Since the bottom of the cycle, it has grown strongly - not quite as fast as the US but, as the first graph shows, faster than Japan or the eurozone. As a result, Britain has the lowest unemployment of the large economies and this has been achieved with very low inflation - on most calculations the lowest of the Group of Seven. This is an enviable achievement. Whatever view you take about the amount of credit that should go to Mr Brown's predecessors for transforming Europe's weakest and most rigid economy into what was by the mid-1990s arguably its most flexible one, the fact remains that the Chancellor has delivered eight years of solid and stable growth.

Fact two is that much of the reason for our swift growth since 2001 has been the fiscal boost that has come from a swing of public finances from surplus to deficit. As the second graph shows, Mr Brown inherited a budget that was just about in balance; he then built up large surpluses in his first term, which he spent in the second. The swing from a surplus of nearly 4 per cent of GDP to a deficit of more than 3 per cent is the largest fiscal boost of any G7 country - larger even than the US. It may have been right to do so and the overall indebtedness of the country is still lower than it was in 1997. But it does go a long way to explaining why growth has been so strong.

Fact three is that there have in the past few months been signs that the boom is slowing. House prices have levelled out, though don't be frightened by the "biggest fall for 10 years" headlines, for the 0.6 per cent fall last month is tiny when set against the rises of the past year, and the volume of transactions is now rising again.

But retail sales are slack and real incomes are no longer rising. Last week the Institute for Fiscal Studies showed that average real incomes fell last year for the first time in more than a decade (the average - or arithmetic mean - incomes and median incomes are shown in the third chart).

So we have stopped getting richer. This may just be a blip but it does account for people feeling ratty. Under Margaret Thatcher's governments, average incomes rose by 2.9 per cent a year, and under Tony Blair they have gone up by 2.5 per cent a year. But under John Major they only rose by 0.8 per cent a year and look what happened to him. People do not just vote with their wallets but their general sense of well-being must to some extent be affected by the speed at which their real incomes rise.

This leads to a further question: why, if the economy is growing at more than 3 per cent, are people not getting richer? The experts will have to clamber over the figures a lot more before we really know the answer, but it must be something to do with the fact that we are choosing, as a country, to take a larger proportion of the additional wealth in public rather than private spending.

If voters really want to do that, it is their choice. My own view, for what it is worth, is that similar improvements in public services could have been achieved had the additional money been fed in slowly and thoughtfully instead of in a great wodge. The result would have been better value for all. But the plain truth is that money spent on railways is money not available to be spent in the shops. The huge swing into deficit concealed the size of the bill for additional public spending: the money was borrowed rather than taxed. We have now reached a point where the deficit cannot be allowed to grow, and indeed on the Treasury's own figures will have to be cut. That will almost certainly require tax increases and/or spending cuts and those decisions will be taken after the election.

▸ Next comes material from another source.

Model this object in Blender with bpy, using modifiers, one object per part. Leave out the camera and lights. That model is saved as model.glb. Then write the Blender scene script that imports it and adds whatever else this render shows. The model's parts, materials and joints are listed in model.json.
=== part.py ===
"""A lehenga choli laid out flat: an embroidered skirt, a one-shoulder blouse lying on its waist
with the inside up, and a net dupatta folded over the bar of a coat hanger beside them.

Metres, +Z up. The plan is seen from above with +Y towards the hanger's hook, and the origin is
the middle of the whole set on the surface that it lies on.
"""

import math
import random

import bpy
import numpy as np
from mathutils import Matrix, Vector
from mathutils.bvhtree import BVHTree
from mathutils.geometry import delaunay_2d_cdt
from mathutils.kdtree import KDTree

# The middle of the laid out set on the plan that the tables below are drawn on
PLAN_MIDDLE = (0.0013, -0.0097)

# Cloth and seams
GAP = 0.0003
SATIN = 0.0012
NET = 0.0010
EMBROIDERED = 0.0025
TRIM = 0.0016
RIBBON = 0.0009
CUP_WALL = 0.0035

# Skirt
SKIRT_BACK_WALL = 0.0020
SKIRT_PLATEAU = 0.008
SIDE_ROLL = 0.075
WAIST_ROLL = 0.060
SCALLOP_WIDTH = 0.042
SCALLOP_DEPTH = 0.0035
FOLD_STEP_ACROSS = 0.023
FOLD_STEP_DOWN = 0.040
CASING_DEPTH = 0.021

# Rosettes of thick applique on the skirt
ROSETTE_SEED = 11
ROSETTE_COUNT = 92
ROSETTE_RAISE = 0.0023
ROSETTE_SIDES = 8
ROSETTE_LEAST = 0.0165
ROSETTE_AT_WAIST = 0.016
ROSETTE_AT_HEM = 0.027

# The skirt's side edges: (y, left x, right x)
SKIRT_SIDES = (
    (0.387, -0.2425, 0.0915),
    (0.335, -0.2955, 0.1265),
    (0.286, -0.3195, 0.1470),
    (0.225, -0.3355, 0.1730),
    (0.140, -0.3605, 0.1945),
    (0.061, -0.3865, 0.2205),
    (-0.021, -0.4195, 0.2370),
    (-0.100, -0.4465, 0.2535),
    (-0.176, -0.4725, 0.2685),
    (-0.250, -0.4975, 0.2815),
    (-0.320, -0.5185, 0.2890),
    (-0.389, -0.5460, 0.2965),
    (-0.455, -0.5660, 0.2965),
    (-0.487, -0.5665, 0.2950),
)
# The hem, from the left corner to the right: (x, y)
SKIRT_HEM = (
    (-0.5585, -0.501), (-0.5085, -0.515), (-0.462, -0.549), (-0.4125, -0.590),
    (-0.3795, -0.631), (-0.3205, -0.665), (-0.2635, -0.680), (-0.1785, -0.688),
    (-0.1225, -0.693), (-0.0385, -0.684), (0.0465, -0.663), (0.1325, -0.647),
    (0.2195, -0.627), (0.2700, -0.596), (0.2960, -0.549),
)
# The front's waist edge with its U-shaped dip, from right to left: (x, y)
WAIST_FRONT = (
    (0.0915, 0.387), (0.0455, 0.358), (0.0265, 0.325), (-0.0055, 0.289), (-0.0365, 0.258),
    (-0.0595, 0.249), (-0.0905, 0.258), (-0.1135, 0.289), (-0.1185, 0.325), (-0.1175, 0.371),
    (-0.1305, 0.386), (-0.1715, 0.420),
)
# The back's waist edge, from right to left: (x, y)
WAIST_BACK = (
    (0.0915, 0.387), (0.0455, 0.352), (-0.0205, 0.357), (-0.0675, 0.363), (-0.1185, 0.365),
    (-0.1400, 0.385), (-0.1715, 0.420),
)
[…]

And there's the rub. Mr Brown has been an extremely successful chancellor and deserves all credit for delivering both stability and growth. But success has been at a price, and that price will become more evident in the next parliament. Clearly it is time for a new chancellor.

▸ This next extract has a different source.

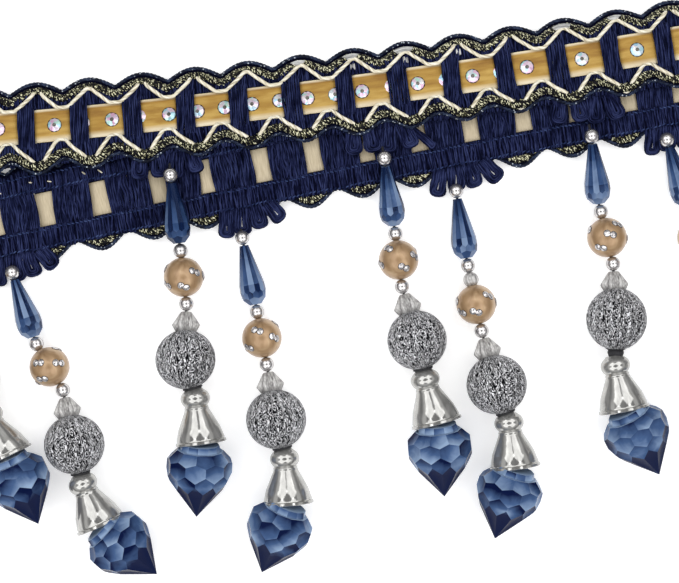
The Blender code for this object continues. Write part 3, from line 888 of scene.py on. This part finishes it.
def stones_piece(name, shapes, looks):
    """Stones as one object: dark seats below the girdle, bevels, and tables."""
    i = np.arange(STONE_SIDES)
    j = (i + 1) % STONE_SIDES
    tris = []
    for n in range(len(STONE_RINGS) - 1):
        a, b = n * STONE_SIDES, (n + 1) * STONE_SIDES
        pair = columns(a + i, a + j, b + i), columns(b + i, a + j, b + j)
        if n % 2:
            pair = columns(a + i, a + j, b + j), columns(a + i, b + j, b + i)
        tris.append(np.stack(pair, axis=1).reshape(-1, 3))
    tris = np.concatenate(tris)
    caps = np.stack([i[::-1], b + i])
    starts = len(STONE_RINGS) * STONE_SIDES * np.arange(len(shapes))[:, None, None]
    on_bevel = np.arange(len(tris)) >= 2 * STONE_SIDES
    indices = np.concatenate([np.tile(on_bevel, len(shapes)), np.tile([0, 2], len(shapes))])
    faces = [(starts + tris).reshape(-1, 3), (starts + caps).reshape(-1, STONE_SIDES)]
    return make_object(name, np.concatenate(shapes), faces, looks, flat=True, indices=indices)


STONE_PITCH = 6.92
STONE_S = s_at(20.9)
# The stones stand further apart toward the upper run's cut end: from where, and by what share.
SPREAD_S, STONE_SPREAD = s_at(-28.0), 0.036


def ribbon_stones():
    """Evenly set, so that they drift against the bars and some lie half under one."""
    shapes = []
    first = ceil((START_S + 4.5 - STONE_S) / STONE_PITCH)
    for j in range(first, ceil((END_S - 2.5 - STONE_S) / STONE_PITCH)):
        s = STONE_S + j * STONE_PITCH + stray(0.08)
        s -= STONE_SPREAD * max(0.0, SPREAD_S - s)
        tilt = (0.12 if abs(from_bar(s)) < 3.2 else 0.02) * np.sign(from_bar(s))
        shape = stone_shape(1.7, 0.75) @ np.array(Matrix.Rotation(rng.uniform(0, 6), 3, "Z")).T
        base = float(ribbon_level(s)) + RIBBON_THICK / 2 + 0.07
        shape[:, 2] += base + tilt * shape[:, 0]
        shape[:, :2] += (s, stray(0.12))
        shapes.append(place(shape))
    return keep(stones_piece("ribbon_stones", shapes, STONE_LOOKS), "rhinestone")


# ---- loop tufts

PETAL_ROOT = 9.6
# Petals: where one starts along the band, its lean in degrees, how far out it ends, and half its width.
LOWER_PETALS = ((-3.9, -12, 16.1, 2.1), (-0.3, -4, 15.8, 2.3), (3.3, 7, 15.3, 2.3), (6.6, 27, 14.8, 2.3))
UPPER_PETALS = ((-6.9, -8, 15.0, 2.2), (-2.7, 5, 15.6, 2.4), (1.6, -4, 16.3, 2.4), (5.4, 15, 15.5, 2.2))
LONG_PETAL = (6.4, 40, 16.3, 0.75)
STRANDS = (0.3, 0.47, 0.64, 0.82, 1.0)  # a strand's share of its petal's width
LEG_SHARE = 0.3  # of a strand, straight at each end of its loop
ROUNDING = 0.75  # under 1, a loop's end is squarer than a half circle
BY_FOLD_X = 100.0  # beyond it, a pendant hangs where the upper run has risen to the fold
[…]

Lord Roll: economist, diplomat and Warburg's gentleman banker

Some words of appreciation for the economist, civil servant and banker Lord Roll, who died on Thursday aged 97, for there were many remarkable things about him and his career. He stands out for having three quite different careers and continuing in his last one, as an international banker, until extreme old age: he was in his office at UBS last Monday.

Eric Roll was one of that extraordinary group of immigrants Britain received from the mayhem of inter-war Europe. He was born in what was then Austria in 1907, came as a teenager to Britain, studied economics and then taught it at University College, Hull, in the 1930s. As well as teaching, he wrote - his A History of Economic Thought became a best-selling textbook for generations of students.

He then had a second career, as a diplomat in Washington during the war and subsequently as a civil servant through the 1950s and 1960s, with spells in Britain interspersed with jobs at the Organisation for Economic Co- operation and Development, Nato and as a British board member at the IMF and World Bank. He ended that career as head of George Brown's Department of Economic Affairs.

Finally, he joined two other emigrés, Siegmund Warburg and Henry Grunfeld, at what was then the most dynamic of London merchant banks, SG Warburg. He became its chairman, staying on as president and eventually as adviser after the takeover by the Swiss.

So a career of many parts and a great example of vigour in old age - no nonsense about early retirement or trousering golden handshakese. But there seems to me to be another aspect of his personality and career that reflects ideas which are worth pondering.

One was the notion that financiers should give wise advice to clients rather than just try to earn fees. Merchant banking was, in today's jargon, "relationship driven", whereas investment banking is "fee driven".

There is no going back to the pre-big bang world of London's merchant banks, for the City is now one centre (in many areas the largest centre) of global investment banking. But at some stage we will surely have to modify a system that pushes company executives into mad takeovers and mergers just because this is the fashionable idea of the markets at that moment.

I caught some of those reservations when we last met a few months ago. That thought led to comments that we had to pull back from the excessive belief in the market which now dominated economic life. He blamed much of that on Margaret Thatcher: "Dreadful woman," he said with a half smile. "Dreadful woman." But that is history. He was, the old civil servant, far too discreet to volunteer a judgement on Tony Blair.